I don’t scream, faint, or jump on chairs if I see a mouse, although if they surprise me, I’ll jump, as one does at anything moving when she isn’t expecting it. It does rather turn my stomach to know they’re here, though, because they will crawl on everything they can and help themselves, defecating as they go. Just thinking about that, or finding the evidence, turns my stomach.
The rodents can’t get into most of my cabinets or onto the kitchen counters or table. Thank God for that! And even in the mouse-proof cabinets, I keep food such as flour, sugar, cereal, and so forth tightly sealed... more to prevent meal-worms and weevils than mice. Oh yes, in the distant past I’ve had problems with meal-worms and weevils, too. You can bring them home from the store, not knowing they are in the cake mix you just bought. They they multiply and move from one product to another until you have to throw away everything in the cabinets; thus, the tightly sealed containers. I grew up poor, in old, drafty houses. My mother fought these kinds of problems with a passion. If she saw one cockroach in the closet, she had everything pulled out of there in a minutes’ time, looking for them with her Stanley Sure-Kill in hand. One Wednesday night she sprayed that stuff all over the house just before we left for church. When we returned, my parakeet was dead.
It’s harder for me to fight mouse problems these days. For one thing, mouse poisons aren’t as effective as they used to be. The old-fashioned mouse traps that used to be strong enough to break a finger aren’t much good either. Killing the mice is also a problem because I have a dog, so we can’t put poisons out where he might find it. As I’ve said before, Gabe eats everything! But Cliff and I saw two different mice this morning, which means Lord-only-knows how many are in here. So I spent quite a bit of time checking all areas for evidence of mice, cleaning here and there in corners that don’t get much traffic, and putting out poison that I hope and pray works. It always has before.

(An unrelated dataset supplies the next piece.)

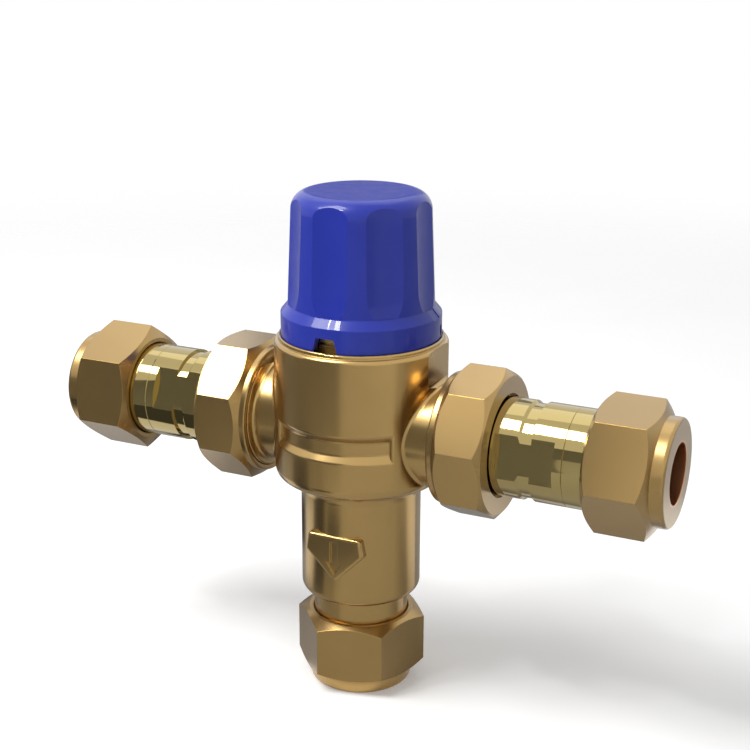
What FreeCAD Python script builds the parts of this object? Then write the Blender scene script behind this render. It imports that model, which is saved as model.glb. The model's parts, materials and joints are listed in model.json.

This is the sort of thing most people would be too ashamed to blog about. Don’t worry, the food I cook is clean, thanks to the many mouse-proof cabinets and counters. I recall Charles Gusewelle writing in his column about the mice invading his hunting cabin near Appleton City every year. He didn’t like to kill them, as I remember, although he was an avid hunter of various kinds of wildlife.
I hope this entry doesn’t shock or sicken anybody. It’s what I have on my mind at present. You see, I grew up poor. Although I truly don’t consider myself poor now, we live pretty much as if we are. We’ve never cared about fancy new houses. Our priorities were always tractors, gardens, livestock, and the outdoors in general, and it’s expensive enough to live in the country without trying to keep up with the Joneses. Cliff says I insult people when they want to show me around inside their nice homes, because my lack of interest is evident. So just for his sake, I try to act as if I’m impressed these days. It’s a house, for Pete’s sake! I’m more interested in whether they have decent internet.